Lootman wrote:Has Visa been trying to jack up its interchange fees? Both Visa and MC historically had low interchange fees in the UK, relative to what they charge in the US. That is why welcome bonuses, cashback and point/mile earning rates on UK cards are low compared to what you get in the US.
Whereas Amex always had high fees, which is why they are less well accepted in the UK.
I'm surprised you weren't aware of this given your wide reading across the spectrum on matters to do with Brexit. But yes, this is one of those stories where Brexit plays a big part, it's not the only reason but it interacts with other factors to make things much worse for people in the UK than elsewhere.
In 2015 the European Parliament voted to introduce the Interchange Fee Regulation in an attempt to standardise card processing across the Single Market and give more transparency on fees. It also capped debit card interchange fees at 0.2% and credit cards at 0.3% for transactions where merchant, acquirer and card issuer were all based in the EU (and extended to the EEA).
Following Brexit, the UK onshored the IFR in the Interchange Fee (Amendment) (EU Exit) Regulations 2019 - so the 0.2/0.3% caps apply on transactions with UK cards with UK stores.

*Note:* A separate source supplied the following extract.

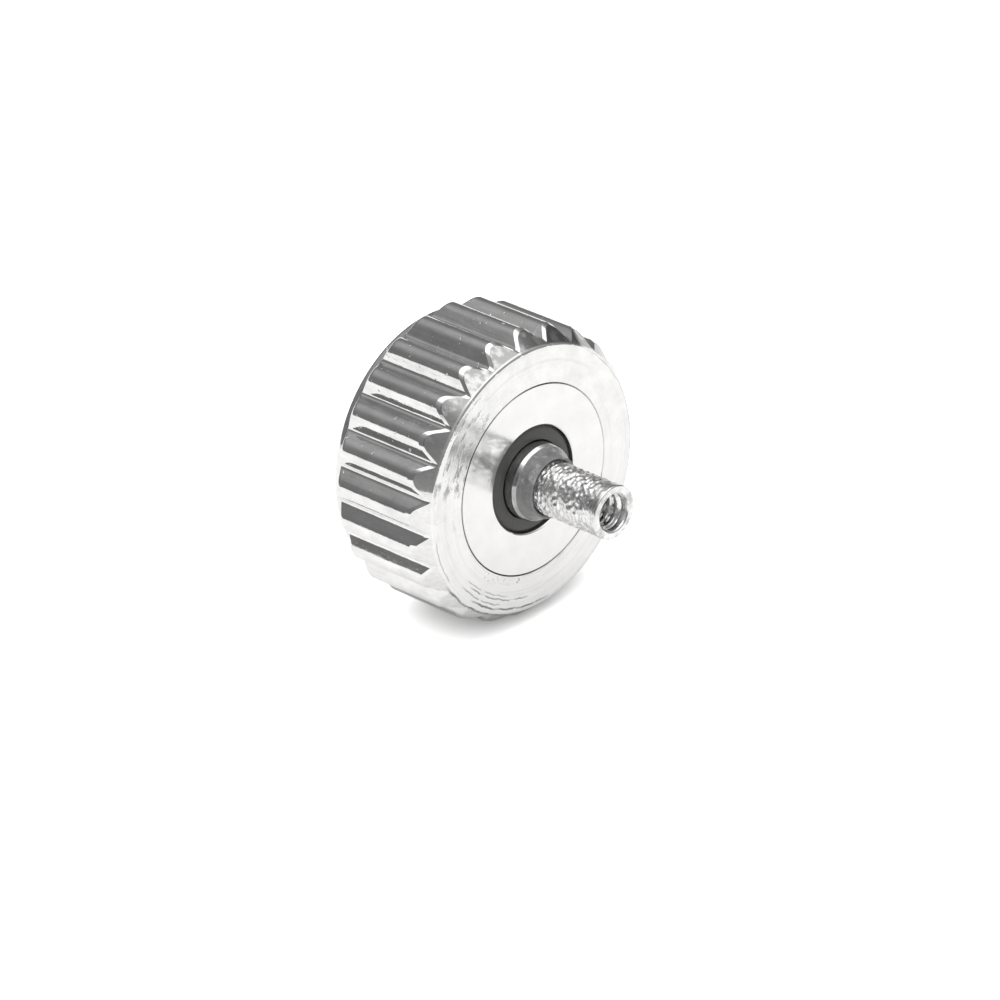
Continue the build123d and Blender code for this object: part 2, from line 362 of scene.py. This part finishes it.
    layers = [(spots * 0.8, "mark"), (arcs, "mark"), (mottled, "mottle"),
              (seamLine(x, radius) * onFace, "seam"), (valleyShade, "valleyShade"), (crestShade, "crestShadeTone"),
              (shoulderMarksAndShade, "shoulderMarkAndShade")]
    for share, tone in layers:
        base = f.mixColours(share, base, grey(look[tone]))
    shine = onFace * look["faceShine"] + (1 - onFace) * look["fluteShine"]
    rough = shine + (cloud.ramp(0.3, 0.7) - 0.5) * 0.06 + onFlutes * (mottle.ramp(0.3, 0.7) - 0.5) * 0.07
    faceHeight = rings * z.ramp(-2.5, 1.0, 0.5, 0.12) - 1.25 * arcs - 0.7 * mottled
    fluteHeight = drawn * 0.35 + mottle * 0.8 - dents * 1.4
    height = onFace * faceHeight + onFlutes * fluteHeight + cloud * 0.4
    normal = f.bump(height, look["bumpStrength"], look["bumpHeight"])
    return f.surface(Base_Color=base, Metallic=1.0, Roughness=rough, Normal=normal)


def discSteel():
    # smooth and bright, with a few faint rings and clouds
    look = {"light": 0.94, "dark": 0.88, "warm": 0.002, "shine": 0.13,
            "bumpStrength": 0.12, "bumpHeight": 0.01}
    f = Finish("discSteel")
    point, x, y, z, radius = f.place()
    rings = f.noise(f.vector(radius * 16.0, 0.0, 0.0), 1.0, 3.0, 0.6)
    cloud = f.noise(point, 1.6, 3.0, 0.6)
    base = f.mixColours(cloud.ramp(0.35, 0.65), grey(look["dark"], look["warm"]),
                        grey(look["light"], look["warm"]))
    base = f.mixColours(seamLine(x, radius), base, grey(seam["tone"]))
    rough = look["shine"] + (cloud.ramp(0.3, 0.7) - 0.5) * 0.06 + (rings.ramp(0.35, 0.65) - 0.5) * 0.04
    normal = f.bump(rings * 0.6 + cloud * 0.6, look["bumpStrength"], look["bumpHeight"])
    return f.surface(Base_Color=base, Metallic=1.0, Roughness=rough, Normal=normal)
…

However, when you buy something from amazon.co.uk, you're not buying from a UK company, you're buying from Amazon Europe Core SARL in the more ... tax-efficient ... location of Luxembourg. Before Brexit this didn't matter, as a British card transaction with a Luxembourg company still counted as an EE-to-EEA transaction, but after Brexit it's a "foreign" transaction and so isn't regulated. And at the moment the card companies are looking at any way to increase revenue after the pandemic so after Brexit happened they announced that fees for these "foreign" transactions would be going up to 1.5%.Bloomberg
has more detail - reading between the lines, although both are going to 1.5% Visa is being more aggressive than Mastercard about its price rises and eg having separate rates for online purchases, whereas Mastercard are unwilling to upset their relationship with Amazon's credit card division. And the UK is a pretty small pawn in a wider battle ranging from the US to the EU.
Amex doesn't have interchange fees as they combine the roles of "bank" and "card company" so they're not strictly comparable (and are only partly subject to the IFR rules), but some of their rates go down to 1.3% although 2-3% is more typical, so yes Visa/Mastercard are starting to encroach on Amex territory. But the usual argument for ignoring Amex is 1) they're 1% of the UK market and 2) their cardholders spend more, so overall profits are better if you accommodate Amex holders. The UK and Ireland are rather unusual in having Visa with >80% of the credit card market, other than Spain they're <50% in all other European countries.